Baddeley also headed Down Under for a second successive winter to train with Craig Mottram, the Australian who won a World Championship 5,000m bronze in Helsinki in 2005.
The benefits were clear to see when the Wirral-born, Teddington-based runner contested the Dream Mile in Oslo in June. Judging his tactical effort to perfection, Baddeley was victorious in 3min 49.38sec.
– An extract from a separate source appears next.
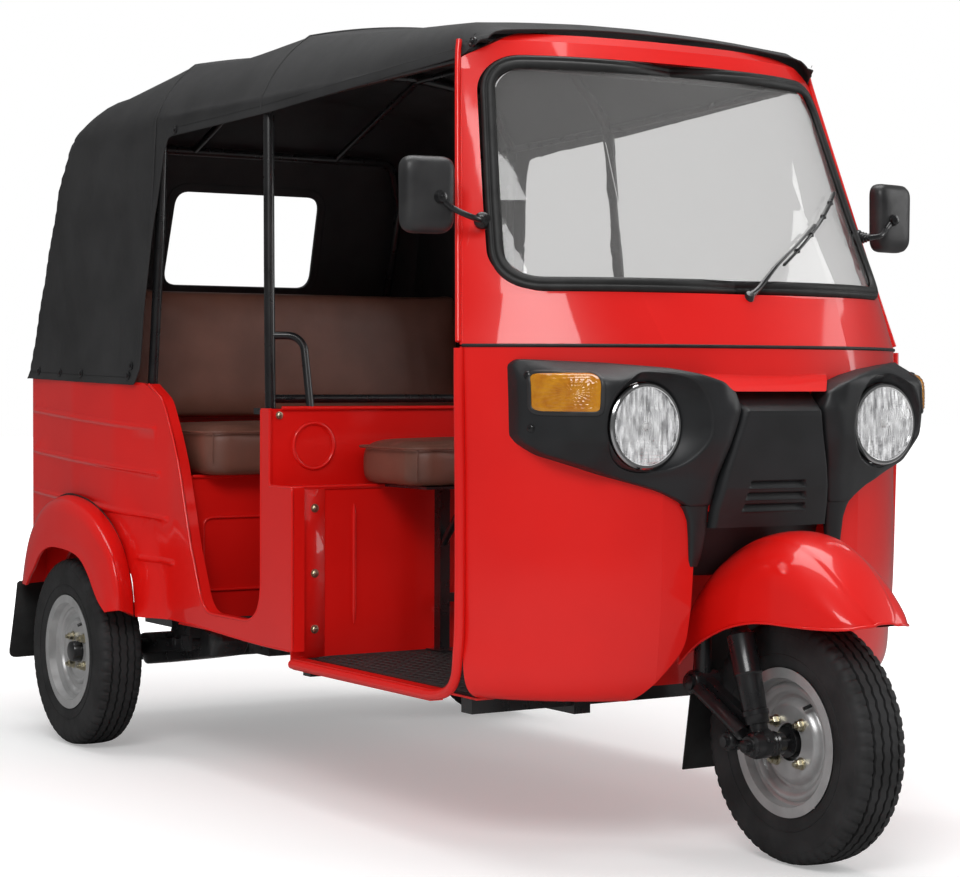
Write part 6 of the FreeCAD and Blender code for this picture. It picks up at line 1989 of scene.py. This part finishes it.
def make_flaps():
    """Rubber flaps behind the rear wheels, slanting out and back."""
    flaps = Form()
    loop = rounded_loop(FLAP_OUTLINE, FLAP_BENDS, 9.0)
    rows = []
    for depth, shrink in ((0.0, 0.985), (0.8, 1.0), (3.4, 1.0), (4.2, 0.985)):
        row = []
        for point in loop:
            down = max((FLAP_TOP - point.y) / 200.0, 0.0)
            row.append(metres(FLAP_PLACE[0] + point.x * shrink + 14 * down,
                              FLAP_PLACE[1] + depth + 22 * down ** 1.3,
                              blended(FLAP_MIDDLE, point.y, shrink)))
        rows.append(row)
    flaps.rows(rows, closed_across=True, cap=True)
    flaps.mirror()
    make_piece("rear_flaps", flaps, "black_rubber", "body", ("rear_mudflaps",), sharp=50.0)


# ---------------------------------------------------------------- stage

FLOOR_SIZE = 60.0
FLOOR_GLOW = 0.30
FLOOR_GLOW_FROM = 1.9
FLOOR_GLOW_FULL = 4.2
ROOM_LIGHT = 0.42
ROOM_GLOSS = 0.12
FLOOR_TONE = 0.84
FLOOR_TONE_IN_GLOSS = 0.26


def make_floor_plane():
    """Floor that takes a soft shadow, and glows white further off so that it has no far edge."""
    mesh = bpy.data.meshes.new("floor")
    half = FLOOR_SIZE / 2
    mesh.from_pydata([(-half, -half, 0), (half, -half, 0), (half, half, 0), (-half, half, 0)], [], [(0, 1, 2, 3)])
    floor = bpy.data.objects.new("floor", mesh)
    bpy.context.scene.collection.objects.link(floor)
    item, shader = blank_material("studio_floor")
    shader.inputs["Roughness"].default_value = 0.9
    rays = add_node(item, "ShaderNodeLightPath")
    tone = add_node(item, "ShaderNodeMapRange")
    link(item, rays.outputs["Is Glossy Ray"], tone.inputs["Value"])
    tone.inputs["To Min"].default_value = FLOOR_TONE
    tone.inputs["To Max"].default_value = FLOOR_TONE_IN_GLOSS
    link(item, tone.outputs["Result"], shader.inputs["Base Color"])
    glow = add_node(item, "ShaderNodeMath", operation="MAXIMUM")
    link(item, rays.outputs["Is Camera Ray"], glow.inputs[0])
    link(item, rays.outputs["Is Transmission Ray"], glow.inputs[1])
    spot = add_node(item, "ShaderNodeTexCoord")
    reach = add_node(item, "ShaderNodeVectorMath", operation="LENGTH")
    link(item, spot.outputs["Object"], reach.inputs[0])
    far = add_node(item, "ShaderNodeMapRange", interpolation_type="SMOOTHSTEP")
    link(item, reach.outputs["Value"], far.inputs["Value"])
    for name, value in (("From Min", FLOOR_GLOW_FROM), ("From Max", FLOOR_GLOW_FULL), ("To Min", FLOOR_GLOW),
                        ("To Max", 1.0)):
        far.inputs[name].default_value = value
    scaled = add_node(item, "ShaderNodeMath", operation="MULTIPLY")
    link(item, far.outputs["Result"], scaled.inputs[1])
    link(item, glow.outputs[0], scaled.inputs[0])
    shader.inputs["Emission Color"].default_value = (1, 1, 1, 1)
    link(item, scaled.outputs[0], shader.inputs["Emission Strength"])
    mesh.materials.append(item)


def make_world():
    """White studio round the object, darker where the paint mirrors it."""
    world = bpy.data.worlds.new("studio")
    bpy.context.scene.world = world
    world.use_nodes = True
    back = world.node_tree.nodes["Background"]
    back.inputs["Color"].default_value = (1, 1, 1, 1)
    rays = add_node(world, "ShaderNodeLightPath")
    dim_gloss = add_node(world, "ShaderNodeMapRange")
    dim_gloss.inputs["To Min"].default_value = ROOM_LIGHT
    dim_gloss.inputs["To Max"].default_value = ROOM_GLOSS
    link(world, rays.outputs["Is Glossy Ray"], dim_gloss.inputs["Value"])
    seen = add_node(world, "ShaderNodeMath", operation="MAXIMUM")
    link(world, rays.outputs["Is Camera Ray"], seen.inputs[0])
    link(world, rays.outputs["Is Transmission Ray"], seen.inputs[1])
    both = add_node(world, "ShaderNodeMath", operation="MAXIMUM")
    link(world, seen.outputs[0], both.inputs[0])
    link(world, dim_gloss.outputs["Result"], both.inputs[1])
    link(world, both.outputs[0], back.inputs["Strength"])


SOFTBOXES = (
    # name, centre, size x, size y, power, colour
    ("key_light", (-3.6, -4.2, 4.6), 3.0, 2.2, 150, (1, 1, 1)),
    ("top_light", (0.2, 0.2, 5.2), 4.5, 3.0, 170, (1, 1, 1)),
    ("side_light", (4.8, -2.6, 2.6), 2.2, 3.2, 60, (1, 1, 1)),
)


def make_lights():
    """Softboxes, all turned to the middle of the object."""
    for name, centre, wide, deep, power, colour in SOFTBOXES:
        lamp = bpy.data.lights.new(name, "AREA")
        lamp.shape = "RECTANGLE"
        lamp.size = wide
        lamp.size_y = deep
        lamp.energy = power
        lamp.color = colour
        item = bpy.data.objects.new(name, lamp)
        item.location = centre
        aim = Vector((0, 0, 0.8)) - item.location
        item.rotation_euler = aim.to_track_quat("-Z", "Y").to_euler()
        bpy.context.scene.collection.objects.link(item)


CAMERA_PLACE = (-2.9792, -4.6628, 0.946)
CAMERA_YAW = 32.366
CAMERA_PITCH = -1.474
CAMERA_ROLL = 0.189
CAMERA_LENS = 87.78
SENSOR_WIDTH = 36.0


def make_camera():
    """Camera at the photograph's viewing angle."""
    lens = bpy.data.cameras.new("camera")
    lens.lens = CAMERA_LENS
    lens.sensor_width = SENSOR_WIDTH
    lens.clip_end = 200
    item = bpy.data.objects.new("camera", lens)
    turn = (Matrix.Rotation(math.radians(-CAMERA_YAW), 4, "Z")
            @ Matrix.Rotation(math.radians(90 + CAMERA_PITCH), 4, "X")
            @ Matrix.Rotation(math.radians(CAMERA_ROLL), 4, "Z"))
    item.matrix_world = Matrix.Translation(CAMERA_PLACE) @ turn
    bpy.context.scene.collection.objects.link(item)
    bpy.context.scene.camera = item


# ---------------------------------------------------------------- the whole

for wheel in ("front", "rear_left", "rear_right"):
    make_tyre(wheel + "_tyre", WHEELS[wheel][0], metres(*WHEELS[wheel][1]))
make_pods()
make_mask_panel()
make_mask_screws()
make_indicators()
make_lamps()
make_seals()
make_wiper()
sheet_piece, sheet_wide, sheet_long, sheet_area = make_canopy()
make_window_hem()
make_fenders()
make_mudguard()
make_cushions()
make_side_skins()
make_sills()
make_floor()
# dark sheet of painted shade inside the wheel arch
make_arch_shade_sheet()
make_partition_details()
make_mats()
make_mirrors()
make_canopy_trim()
make_wheel_details()
make_fork_details()
make_cushion_trim()
make_swing_arms()
make_flaps()

make_floor_plane()
make_world()
make_lights()
make_camera()
bpy.context.scene.view_settings.view_transform = "Standard"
In doing so, he became the first British winner of the race since Peter Elliott in 1991 and the sixth Briton to break 3min 50sec for the mile, following in the footsteps, chronologically, of Coe, Ovett, Dave Moorcroft, Cram and Elliott.
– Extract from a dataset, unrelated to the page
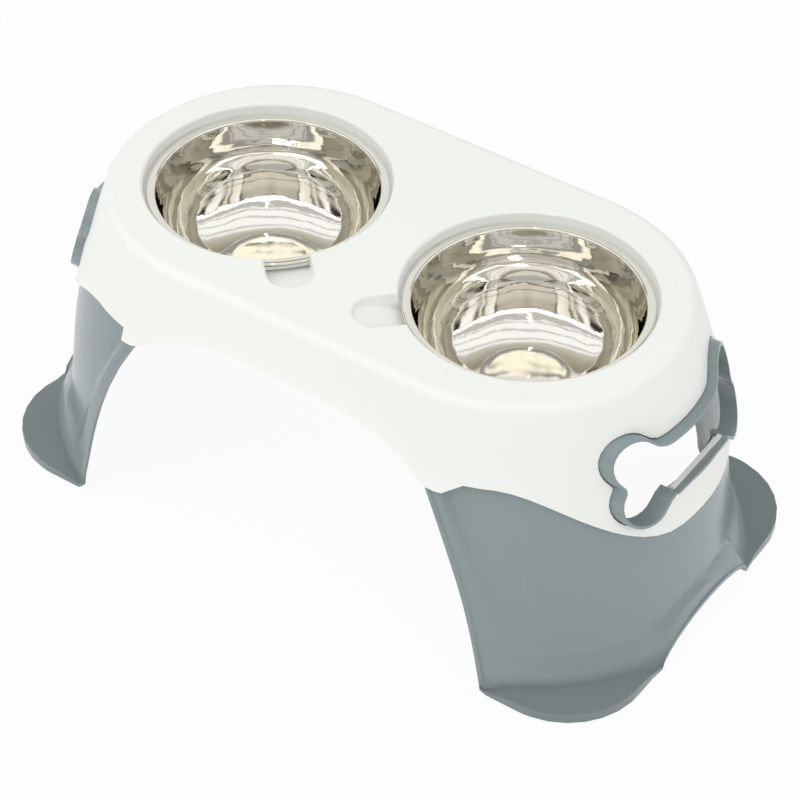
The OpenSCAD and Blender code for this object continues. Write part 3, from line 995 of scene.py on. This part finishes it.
class STAND_OT_stage(bpy.types.Operator):
    """Lay the floor, light the stand and place the camera"""

    bl_idname = "stand.stage"
    bl_label = "Stage"

    def execute(self, context):
        scene = context.scene
        stage = scene.stand_stage
        self.floor(stage)
        self.world(scene, stage)
        area_lamp("key_lamp", KEY_PLACE, KEY_SIZE, stage.key_power)
        area_lamp("fill_lamp", FILL_PLACE, FILL_SIZE, stage.fill_power)
        # A narrow strip above the camera, the one lamp that glossy surfaces show
        strip = area_lamp("strip_lamp", STRIP_PLACE, STRIP_WIDTH, stage.strip_power)
        strip.data.shape = "RECTANGLE"
        strip.data.size_y = STRIP_LENGTH
        strip.visible_glossy = True
        data = bpy.data.cameras.new("camera")
        data.lens = stage.lens
        data.sensor_width = SENSOR_WIDTH
        data.sensor_fit = "HORIZONTAL"
        data.clip_start = CLIP_NEAR
        data.clip_end = CLIP_FAR
        camera = bpy.data.objects.new("camera", data)
        camera.matrix_world = camera_matrix(stage, (0, 0, RIM_H))
        scene.collection.objects.link(camera)
        scene.camera = camera
        scene.view_settings.view_transform = "Standard"
        return {"FINISHED"}

    def floor(self, stage):
        """A pale floor that shows as white, with a faint shadow."""
        mesh = bpy.data.meshes.new("floor")
        shape = bmesh.new()
        bmesh.ops.create_grid(shape, x_segments=1, y_segments=1, size=FLOOR_HALF)
        shape.to_mesh(mesh)
        shape.free()
        floor = bpy.data.objects.new("floor", mesh)
        bpy.context.scene.collection.objects.link(floor)
        material = bpy.data.materials.new("pale_floor")
        material.use_nodes = True
        tree = material.node_tree
        tree.nodes.clear()
        out = add_node(tree, "ShaderNodeOutputMaterial", (500, 0))
        matt = add_node(tree, "ShaderNodeBsdfDiffuse", (0, 100), Color=(*stage.floor_colour, 1))
        glow = add_node(tree, "ShaderNodeEmission", (0, -100), Strength=1.0)
        mix = add_node(tree, "ShaderNodeMixShader", (250, 0))
        share = calculate(tree, "MULTIPLY", (0, 300), self.shown(tree), stage.background_share)
        link(tree, share, mix.inputs["Fac"])
        link(tree, matt.outputs[0], mix.inputs[1])
        link(tree, glow.outputs[0], mix.inputs[2])
        link(tree, mix.outputs[0], out.inputs["Surface"])
        mesh.materials.append(material)

    def shown(self, tree):
        """1 for the rays that show the background: to the camera, in metal and through glass."""
        path = add_node(tree, "ShaderNodeLightPath", (-700, 300))
        total = path.outputs["Is Camera Ray"]
        for name in ("Is Glossy Ray", "Is Transmission Ray"):
            total = calculate(tree, "MAXIMUM", (-400, 300), total, path.outputs[name])
        return total

    def world(self, scene, stage):
        """Even light from all round, and the studio for the rays that show it."""
        world = bpy.data.worlds.new("studio")
        scene.world = world
        world.use_nodes = True
        tree = world.node_tree
        tree.nodes.clear()
        out = add_node(tree, "ShaderNodeOutputWorld", (700, 0))
        even = add_node(tree, "ShaderNodeBackground", (200, 200), Color=(1, 1, 1, 1))
        add_values(even, Strength=stage.world_level)
        seen = add_node(tree, "ShaderNodeBackground", (200, 0), Strength=1.0)
        mix = add_node(tree, "ShaderNodeMixShader", (450, 0))
        link(tree, self.studio(tree, stage), seen.inputs["Color"])
        link(tree, self.shown(tree), mix.inputs["Fac"])
        link(tree, even.outputs[0], mix.inputs[1])
        link(tree, seen.outputs[0], mix.inputs[2])
        link(tree, mix.outputs[0], out.inputs["Surface"])

    def studio(self, tree, stage):
        """White for the camera; metal reflects a pale room with warm and dark tones in it."""
        coords = add_node(tree, "ShaderNodeTexCoord", (-2100, -300))
        turn = add_node(tree, "ShaderNodeVectorRotate", (-1900, -300), rotation_type="Z_AXIS")
        add_values(turn, Angle=-stage.camera_turn)
        link(tree, coords.outputs["Generated"], turn.inputs["Vector"])
        drift = add_node(tree, "ShaderNodeTexNoise", (-1700, -500), Scale=TONE_DRIFT_SCALE)
        add_values(drift, Detail=3.0)
        link(tree, turn.outputs[0], drift.inputs["Vector"])
        parts = add_node(tree, "ShaderNodeSeparateXYZ", (-1700, -300))
        link(tree, turn.outputs[0], parts.inputs[0])
        x, y, z = parts.outputs
        # 0 is level with the camera's side, 0.5 overhead and 1 level behind the object
        front = calculate(tree, "MULTIPLY", (-1500, -400), y, -1.0)
        wide = calculate(tree, "MULTIPLY", (-1500, -600), x, x)
        bowed = calculate(tree, "MULTIPLY_ADD", (-1400, -500), wide, TONE_BOW, front)
        angle = calculate(tree, "ARCTAN2", (-1300, -300), z, bowed)
        overhead = calculate(
            tree, "MULTIPLY_ADD", (-1100, -300), angle, 1 / math.pi, OVERHEAD_SHIFT
        )
        across = calculate(tree, "MULTIPLY_ADD", (-1100, -600), x, 0.5, ACROSS_SHIFT)
        tones = []
        for share, stops, height in (
            (overhead, tones_overhead(), -300),
            (across, tones_across(), -600),
        ):
            moved = calculate(
                tree, "MULTIPLY_ADD", (-900, height), drift.outputs["Fac"], TONE_DRIFT, share
            )
            ramp = add_node(tree, "ShaderNodeValToRGB", (-700, height))
            ramp_stops(ramp, stops)
            link(tree, moved, ramp.inputs["Fac"])
            tones.append(ramp)
        mixed = add_node(tree, "ShaderNodeMix", (-200, -400), data_type="RGBA", blend_type="MIX")
        link(tree, tones[0].outputs["Alpha"], mixed.inputs["Factor"])
        link(tree, tones[1].outputs["Color"], mixed.inputs[6])
        link(tree, tones[0].outputs["Color"], mixed.inputs[7])
        path = add_node(tree, "ShaderNodeLightPath", (-200, -100))
        pick = add_node(tree, "ShaderNodeMix", (0, -200), data_type="RGBA", blend_type="MIX")
        link(tree, path.outputs["Is Camera Ray"], pick.inputs["Factor"])
        link(tree, mixed.outputs[2], pick.inputs[6])
        pick.inputs[7].default_value = (1, 1, 1, 1)
        return pick.outputs[2]


class STAND_PT_panel(bpy.types.Panel):
    """The stand's pieces in the sidebar of the 3D view"""

    bl_idname = "STAND_PT_panel"
    bl_label = "Feeding stand"
    bl_space_type = "VIEW_3D"
    bl_region_type = "UI"
    bl_category = "Stand"

    def draw(self, context):
        layout = self.layout
        for operator in OPERATORS:
            layout.operator(operator.bl_idname)
        for name, label, _group in GROUPS:
            box = layout.box()
            box.label(text=label)
            settings = getattr(context.scene, name)
            for setting in settings.__annotations__:
                box.prop(settings, setting)


OPERATORS = (STAND_OT_shell, STAND_OT_legs, STAND_OT_bowls, STAND_OT_pads, STAND_OT_stage)
GROUPS = (
    ("stand_finish", "Finish", FinishSettings),
    ("stand_bowls", "Bowls", BowlSettings),
    ("stand_stage", "Stage", StageSettings),
)


def register():
    """Adds the settings, operators and panel to Blender."""
    for name, _label, group in GROUPS:
        bpy.utils.register_class(group)
        setattr(bpy.types.Scene, name, PointerProperty(type=group))
    for cls in (*OPERATORS, STAND_PT_panel):
        bpy.utils.register_class(cls)


def unregister():
    """Takes them out again."""
    for cls in reversed((*OPERATORS, STAND_PT_panel)):
        bpy.utils.unregister_class(cls)
    for name, _label, group in reversed(GROUPS):
        delattr(bpy.types.Scene, name)
        bpy.utils.unregister_class(group)


def main():
    """Builds the finished stand and its stage."""
    register()
    bpy.ops.stand.shell()
    bpy.ops.stand.legs()
    bpy.ops.stand.bowls()
    bpy.ops.stand.pads()
    bpy.ops.stand.stage()


if __name__ == "__main__":
    main()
The one obvious chink in Baddeley's racing armour is a lack of the kind of razor-sharp basic speed that took Coe to an 800m world record of 1min 41.73 sec, Cram and Elliott to times under 1:43 for the two-lap distance, and Ovett to a best of 1:44.09. By comparison, Baddeley's lifetime best, 1:46.32, is decidedly modest.
Nonetheless, such is his racing acumen and his rapidly maturing pedigree that the burgeoning Briton is being mentioned as a possible medal contender in the 1500m in Beijing. Twentyyears after Elliott collected Britain's last medal in the event – a silver behind Kenya's Peter Rono in Seoul – dare Baddeley dream of making the big step up on to the Olympic podium?
"I always dare to dream of a medal," he said. "But in terms of how realistic it is, we'll have to wait and see. In terms of my expectations, at the moment they do not go beyond one race: the 1500m heats. You can't do anything in the final unless you make it through the two rounds before that. I'm not going to get too excited. I've got to get through the rounds first before thinking about the final. That's foremost in my mind right now."
Keeping his body from getting overexcited is an ongoing concern for Baddeley, though not as frightening as it was when his heart first started racing out of control. That was midway through a training session in 2004. "At the time, when I didn't know what was happening, it was not a very pleasant feeling," he reflected. "My heartbeat went very irregular, very quick, and that made it difficult to breathe. I felt pretty weak and had numbness in my left arm.
"I got taken into hospital and they put the diagnostic chip into my chest to record the palpitations when they happened. After the first three months they decided there was nothing to worry about. I just haven't had the chance to organise getting the chip taken out. I do still get mild 15- to 20-second episodes once every couple of months but it's something I'm used to, something I can control."
If he can get himself into medal contention down the home straight in Beijing, though, Britain's middle-distance revivalist will have many a heart aflutter back home.